## begin Data section
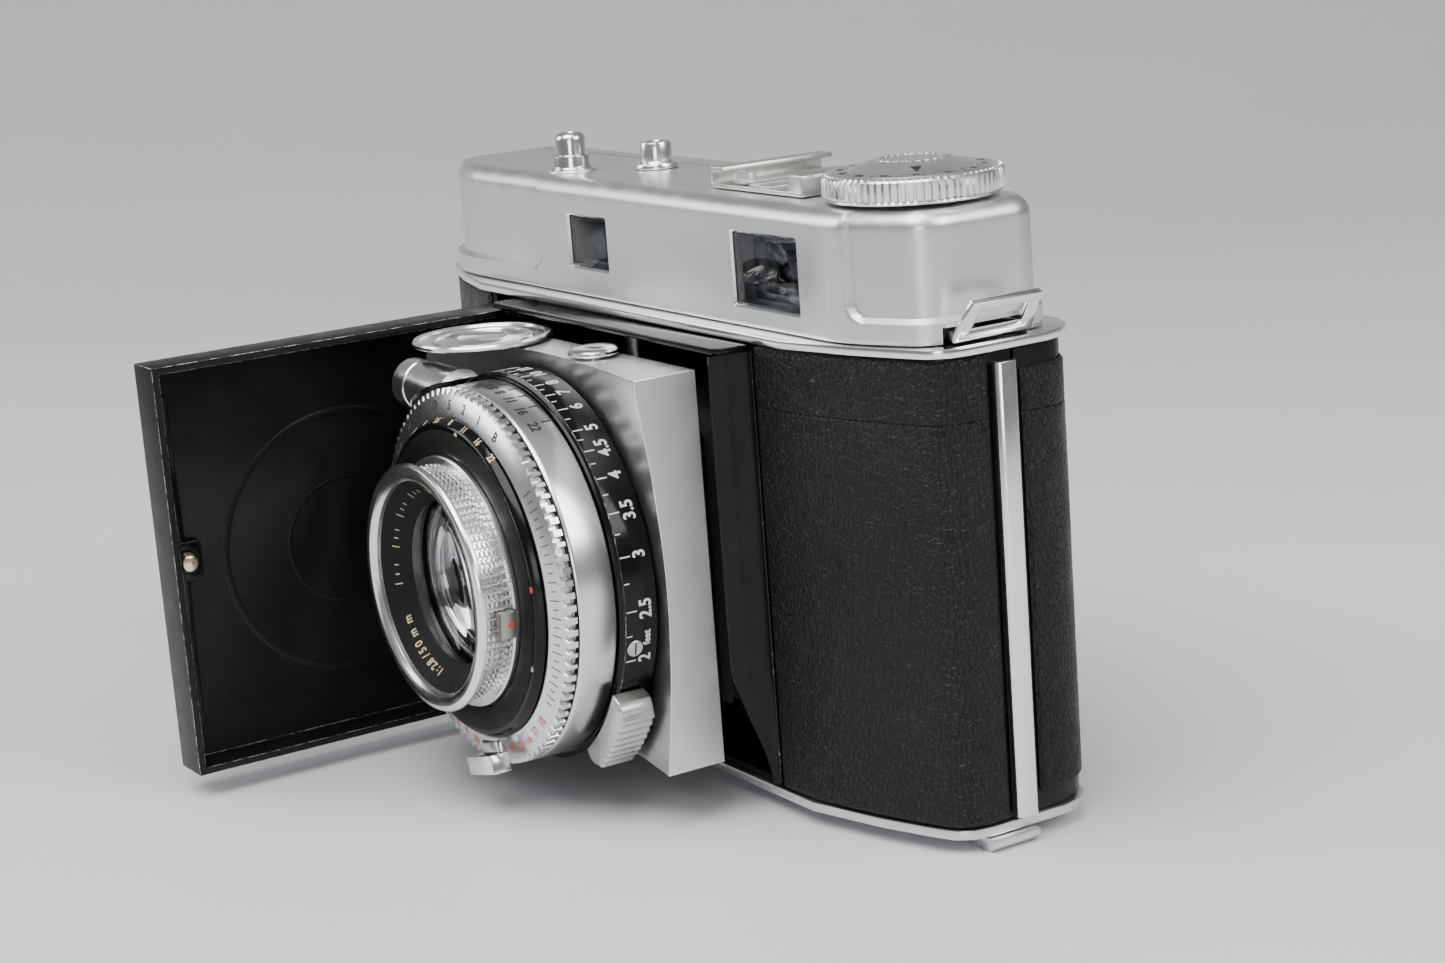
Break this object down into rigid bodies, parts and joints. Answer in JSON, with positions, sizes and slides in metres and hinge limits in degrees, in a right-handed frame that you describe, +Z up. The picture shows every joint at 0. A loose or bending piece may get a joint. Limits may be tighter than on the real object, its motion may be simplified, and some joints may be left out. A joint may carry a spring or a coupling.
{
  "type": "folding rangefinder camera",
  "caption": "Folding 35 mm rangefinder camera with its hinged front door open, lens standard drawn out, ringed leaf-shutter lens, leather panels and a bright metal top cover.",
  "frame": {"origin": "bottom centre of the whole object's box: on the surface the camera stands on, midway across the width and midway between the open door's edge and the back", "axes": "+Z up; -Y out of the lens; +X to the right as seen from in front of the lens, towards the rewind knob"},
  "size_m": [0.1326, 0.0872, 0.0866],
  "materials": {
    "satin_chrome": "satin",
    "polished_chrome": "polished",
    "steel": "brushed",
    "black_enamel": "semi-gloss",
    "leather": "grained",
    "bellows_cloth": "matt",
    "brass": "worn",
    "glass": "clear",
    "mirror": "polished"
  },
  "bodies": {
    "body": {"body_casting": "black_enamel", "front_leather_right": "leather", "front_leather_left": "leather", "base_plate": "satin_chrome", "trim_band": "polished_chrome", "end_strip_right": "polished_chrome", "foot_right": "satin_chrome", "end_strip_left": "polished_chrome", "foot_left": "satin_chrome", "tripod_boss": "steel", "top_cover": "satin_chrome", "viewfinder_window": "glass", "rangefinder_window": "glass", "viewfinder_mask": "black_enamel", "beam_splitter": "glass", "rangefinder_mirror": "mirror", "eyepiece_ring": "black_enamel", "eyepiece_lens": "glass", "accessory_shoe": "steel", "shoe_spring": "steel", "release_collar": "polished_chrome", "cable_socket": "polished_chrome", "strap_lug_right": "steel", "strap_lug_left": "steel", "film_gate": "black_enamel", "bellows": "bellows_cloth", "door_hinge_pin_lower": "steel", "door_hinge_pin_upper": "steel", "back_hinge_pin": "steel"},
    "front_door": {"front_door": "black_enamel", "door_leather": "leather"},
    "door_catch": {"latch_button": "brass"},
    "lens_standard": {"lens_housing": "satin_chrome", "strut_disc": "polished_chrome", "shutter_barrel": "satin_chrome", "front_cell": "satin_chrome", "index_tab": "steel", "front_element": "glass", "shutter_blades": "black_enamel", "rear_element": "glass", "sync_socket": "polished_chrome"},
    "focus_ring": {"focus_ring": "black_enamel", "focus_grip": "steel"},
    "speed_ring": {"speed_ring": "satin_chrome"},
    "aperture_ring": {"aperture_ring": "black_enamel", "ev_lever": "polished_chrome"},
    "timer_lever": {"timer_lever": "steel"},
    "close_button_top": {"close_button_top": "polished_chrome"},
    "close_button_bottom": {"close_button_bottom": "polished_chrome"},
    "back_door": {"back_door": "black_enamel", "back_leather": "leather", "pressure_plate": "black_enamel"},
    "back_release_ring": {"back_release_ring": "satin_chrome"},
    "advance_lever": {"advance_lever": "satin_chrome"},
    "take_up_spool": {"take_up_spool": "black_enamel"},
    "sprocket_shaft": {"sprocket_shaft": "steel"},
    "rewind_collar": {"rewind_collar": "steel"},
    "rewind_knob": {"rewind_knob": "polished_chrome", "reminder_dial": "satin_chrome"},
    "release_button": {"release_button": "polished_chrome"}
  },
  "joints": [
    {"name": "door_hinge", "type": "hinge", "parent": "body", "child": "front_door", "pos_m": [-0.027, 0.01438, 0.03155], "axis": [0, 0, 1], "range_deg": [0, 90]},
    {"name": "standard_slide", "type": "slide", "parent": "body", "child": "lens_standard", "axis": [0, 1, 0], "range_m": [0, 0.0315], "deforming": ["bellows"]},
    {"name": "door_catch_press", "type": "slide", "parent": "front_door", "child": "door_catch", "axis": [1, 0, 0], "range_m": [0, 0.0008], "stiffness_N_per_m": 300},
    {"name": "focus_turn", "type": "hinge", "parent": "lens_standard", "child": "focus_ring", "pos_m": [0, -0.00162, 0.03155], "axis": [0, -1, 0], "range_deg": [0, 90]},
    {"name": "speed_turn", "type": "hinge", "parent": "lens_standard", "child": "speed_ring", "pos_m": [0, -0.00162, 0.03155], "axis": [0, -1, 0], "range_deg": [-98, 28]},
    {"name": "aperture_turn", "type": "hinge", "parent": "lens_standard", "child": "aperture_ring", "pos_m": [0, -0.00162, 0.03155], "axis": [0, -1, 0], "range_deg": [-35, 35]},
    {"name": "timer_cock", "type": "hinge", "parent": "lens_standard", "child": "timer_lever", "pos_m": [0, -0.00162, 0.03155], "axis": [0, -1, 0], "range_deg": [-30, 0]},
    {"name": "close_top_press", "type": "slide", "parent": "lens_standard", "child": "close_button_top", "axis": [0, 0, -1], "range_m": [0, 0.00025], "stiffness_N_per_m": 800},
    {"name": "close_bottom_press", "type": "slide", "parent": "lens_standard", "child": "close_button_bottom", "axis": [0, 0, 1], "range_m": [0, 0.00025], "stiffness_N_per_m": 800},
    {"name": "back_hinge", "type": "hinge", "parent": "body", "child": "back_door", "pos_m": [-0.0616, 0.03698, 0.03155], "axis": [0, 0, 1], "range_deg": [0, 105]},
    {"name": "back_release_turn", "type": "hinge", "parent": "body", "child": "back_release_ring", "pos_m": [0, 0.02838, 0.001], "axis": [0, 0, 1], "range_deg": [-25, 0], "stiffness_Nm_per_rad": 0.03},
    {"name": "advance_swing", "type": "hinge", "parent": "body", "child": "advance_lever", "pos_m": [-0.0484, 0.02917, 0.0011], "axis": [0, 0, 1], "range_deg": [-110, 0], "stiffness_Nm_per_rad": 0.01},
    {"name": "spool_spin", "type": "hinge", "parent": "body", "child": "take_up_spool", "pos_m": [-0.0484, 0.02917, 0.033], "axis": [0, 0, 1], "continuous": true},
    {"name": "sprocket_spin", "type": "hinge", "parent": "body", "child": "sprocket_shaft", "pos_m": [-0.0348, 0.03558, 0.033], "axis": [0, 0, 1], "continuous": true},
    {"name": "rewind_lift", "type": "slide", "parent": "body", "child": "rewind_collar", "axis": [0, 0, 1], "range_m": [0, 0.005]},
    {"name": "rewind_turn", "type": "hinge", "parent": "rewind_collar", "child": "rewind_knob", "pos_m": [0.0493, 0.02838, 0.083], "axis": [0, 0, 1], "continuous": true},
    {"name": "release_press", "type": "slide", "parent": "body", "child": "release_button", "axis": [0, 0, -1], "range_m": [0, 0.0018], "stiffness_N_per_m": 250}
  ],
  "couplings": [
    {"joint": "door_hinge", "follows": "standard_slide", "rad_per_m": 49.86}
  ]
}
## end Data section
Work instructions: Output the complete data exactly as written.

Written answer:
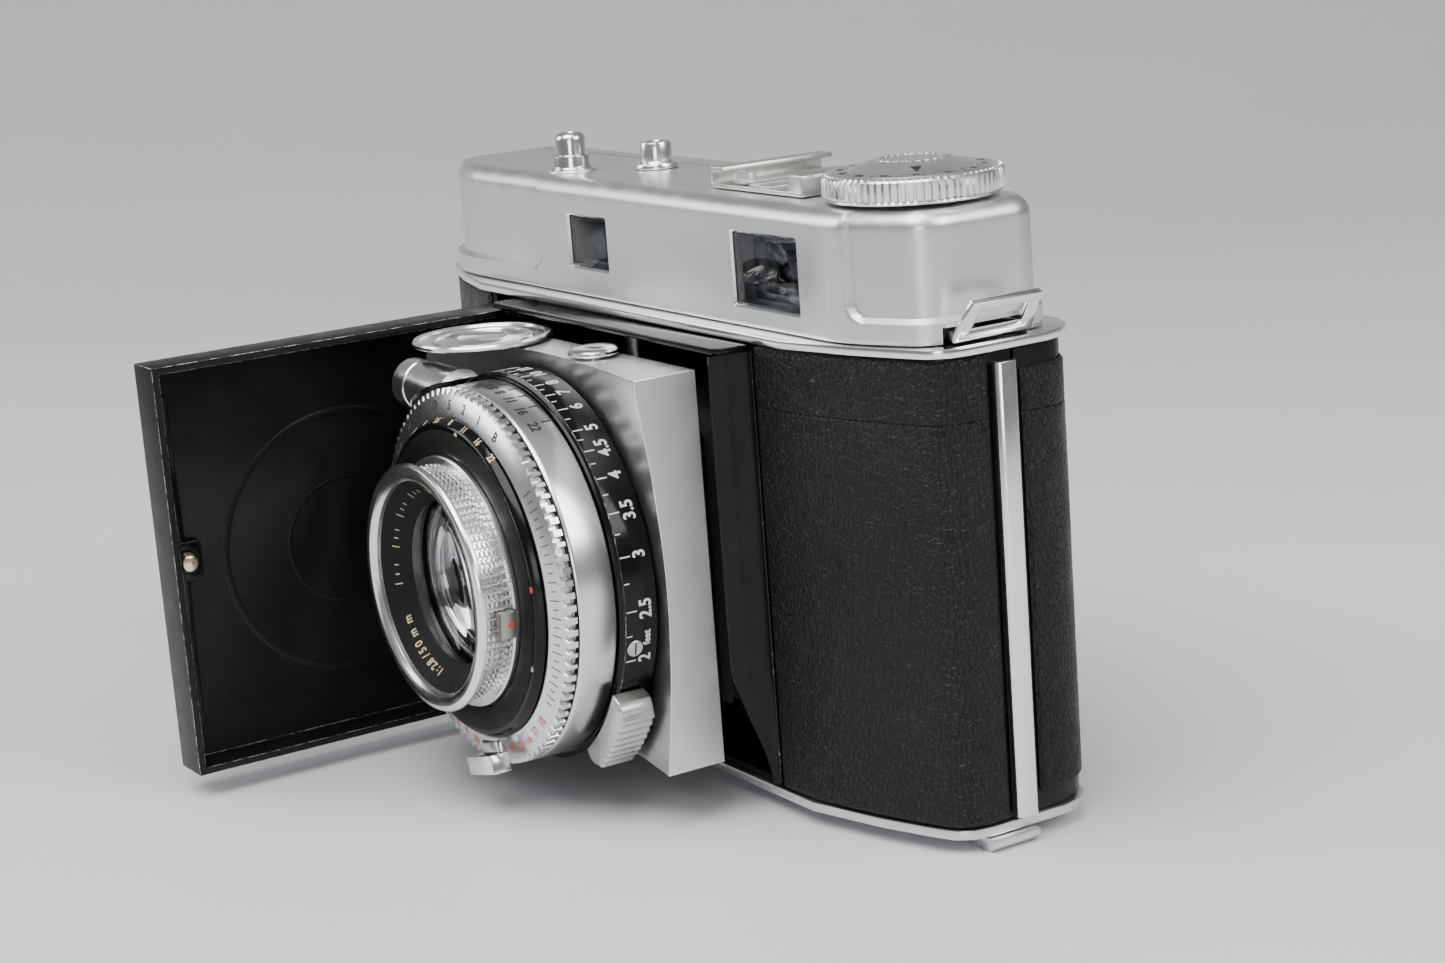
Break this object down into rigid bodies, parts and joints. Answer in JSON, with positions, sizes and slides in metres and hinge limits in degrees, in a right-handed frame that you describe, +Z up. The picture shows every joint at 0. A loose or bending piece may get a joint. Limits may be tighter than on the real object, its motion may be simplified, and some joints may be left out. A joint may carry a spring or a coupling.
{
  "type": "folding rangefinder camera",
  "caption": "Folding 35 mm rangefinder camera with its hinged front door open, lens standard drawn out, ringed leaf-shutter lens, leather panels and a bright metal top cover.",
  "frame": {"origin": "bottom centre of the whole object's box: on the surface the camera stands on, midway across the width and midway between the open door's edge and the back", "axes": "+Z up; -Y out of the lens; +X to the right as seen from in front of the lens, towards the rewind knob"},
  "size_m": [0.1326, 0.0872, 0.0866],
  "materials": {
    "satin_chrome": "satin",
    "polished_chrome": "polished",
    "steel": "brushed",
    "black_enamel": "semi-gloss",
    "leather": "grained",
    "bellows_cloth": "matt",
    "brass": "worn",
    "glass": "clear",
    "mirror": "polished"
  },
  "bodies": {
    "body": {"body_casting": "black_enamel", "front_leather_right": "leather", "front_leather_left": "leather", "base_plate": "satin_chrome", "trim_band": "polished_chrome", "end_strip_right": "polished_chrome", "foot_right": "satin_chrome", "end_strip_left": "polished_chrome", "foot_left": "satin_chrome", "tripod_boss": "steel", "top_cover": "satin_chrome", "viewfinder_window": "glass", "rangefinder_window": "glass", "viewfinder_mask": "black_enamel", "beam_splitter": "glass", "rangefinder_mirror": "mirror", "eyepiece_ring": "black_enamel", "eyepiece_lens": "glass", "accessory_shoe": "steel", "shoe_spring": "steel", "release_collar": "polished_chrome", "cable_socket": "polished_chrome", "strap_lug_right": "steel", "strap_lug_left": "steel", "film_gate": "black_enamel", "bellows": "bellows_cloth", "door_hinge_pin_lower": "steel", "door_hinge_pin_upper": "steel", "back_hinge_pin": "steel"},
    "front_door": {"front_door": "black_enamel", "door_leather": "leather"},
    "door_catch": {"latch_button": "brass"},
    "lens_standard": {"lens_housing": "satin_chrome", "strut_disc": "polished_chrome", "shutter_barrel": "satin_chrome", "front_cell": "satin_chrome", "index_tab": "steel", "front_element": "glass", "shutter_blades": "black_enamel", "rear_element": "glass", "sync_socket": "polished_chrome"},
    "focus_ring": {"focus_ring": "black_enamel", "focus_grip": "steel"},
    "speed_ring": {"speed_ring": "satin_chrome"},
    "aperture_ring": {"aperture_ring": "black_enamel", "ev_lever": "polished_chrome"},
    "timer_lever": {"timer_lever": "steel"},
    "close_button_top": {"close_button_top": "polished_chrome"},
    "close_button_bottom": {"close_button_bottom": "polished_chrome"},
    "back_door": {"back_door": "black_enamel", "back_leather": "leather", "pressure_plate": "black_enamel"},
    "back_release_ring": {"back_release_ring": "satin_chrome"},
    "advance_lever": {"advance_lever": "satin_chrome"},
    "take_up_spool": {"take_up_spool": "black_enamel"},
    "sprocket_shaft": {"sprocket_shaft": "steel"},
    "rewind_collar": {"rewind_collar": "steel"},
    "rewind_knob": {"rewind_knob": "polished_chrome", "reminder_dial": "satin_chrome"},
    "release_button": {"release_button": "polished_chrome"}
  },
  "joints": [
    {"name": "door_hinge", "type": "hinge", "parent": "body", "child": "front_door", "pos_m": [-0.027, 0.01438, 0.03155], "axis": [0, 0, 1], "range_deg": [0, 90]},
    {"name": "standard_slide", "type": "slide", "parent": "body", "child": "lens_standard", "axis": [0, 1, 0], "range_m": [0, 0.0315], "deforming": ["bellows"]},
    {"name": "door_catch_press", "type": "slide", "parent": "front_door", "child": "door_catch", "axis": [1, 0, 0], "range_m": [0, 0.0008], "stiffness_N_per_m": 300},
    {"name": "focus_turn", "type": "hinge", "parent": "lens_standard", "child": "focus_ring", "pos_m": [0, -0.00162, 0.03155], "axis": [0, -1, 0], "range_deg": [0, 90]},
    {"name": "speed_turn", "type": "hinge", "parent": "lens_standard", "child": "speed_ring", "pos_m": [0, -0.00162, 0.03155], "axis": [0, -1, 0], "range_deg": [-98, 28]},
    {"name": "aperture_turn", "type": "hinge", "parent": "lens_standard", "child": "aperture_ring", "pos_m": [0, -0.00162, 0.03155], "axis": [0, -1, 0], "range_deg": [-35, 35]},
    {"name": "timer_cock", "type": "hinge", "parent": "lens_standard", "child": "timer_lever", "pos_m": [0, -0.00162, 0.03155], "axis": [0, -1, 0], "range_deg": [-30, 0]},
    {"name": "close_top_press", "type": "slide", "parent": "lens_standard", "child": "close_button_top", "axis": [0, 0, -1], "range_m": [0, 0.00025], "stiffness_N_per_m": 800},
    {"name": "close_bottom_press", "type": "slide", "parent": "lens_standard", "child": "close_button_bottom", "axis": [0, 0, 1], "range_m": [0, 0.00025], "stiffness_N_per_m": 800},
    {"name": "back_hinge", "type": "hinge", "parent": "body", "child": "back_door", "pos_m": [-0.0616, 0.03698, 0.03155], "axis": [0, 0, 1], "range_deg": [0, 105]},
    {"name": "back_release_turn", "type": "hinge", "parent": "body", "child": "back_release_ring", "pos_m": [0, 0.02838, 0.001], "axis": [0, 0, 1], "range_deg": [-25, 0], "stiffness_Nm_per_rad": 0.03},
    {"name": "advance_swing", "type": "hinge", "parent": "body", "child": "advance_lever", "pos_m": [-0.0484, 0.02917, 0.0011], "axis": [0, 0, 1], "range_deg": [-110, 0], "stiffness_Nm_per_rad": 0.01},
    {"name": "spool_spin", "type": "hinge", "parent": "body", "child": "take_up_spool", "pos_m": [-0.0484, 0.02917, 0.033], "axis": [0, 0, 1], "continuous": true},
    {"name": "sprocket_spin", "type": "hinge", "parent": "body", "child": "sprocket_shaft", "pos_m": [-0.0348, 0.03558, 0.033], "axis": [0, 0, 1], "continuous": true},
    {"name": "rewind_lift", "type": "slide", "parent": "body", "child": "rewind_collar", "axis": [0, 0, 1], "range_m": [0, 0.005]},
    {"name": "rewind_turn", "type": "hinge", "parent": "rewind_collar", "child": "rewind_knob", "pos_m": [0.0493, 0.02838, 0.083], "axis": [0, 0, 1], "continuous": true},
    {"name": "release_press", "type": "slide", "parent": "body", "child": "release_button", "axis": [0, 0, -1], "range_m": [0, 0.0018], "stiffness_N_per_m": 250}
  ],
  "couplings": [
    {"joint": "door_hinge", "follows": "standard_slide", "rad_per_m": 49.86}
  ]
}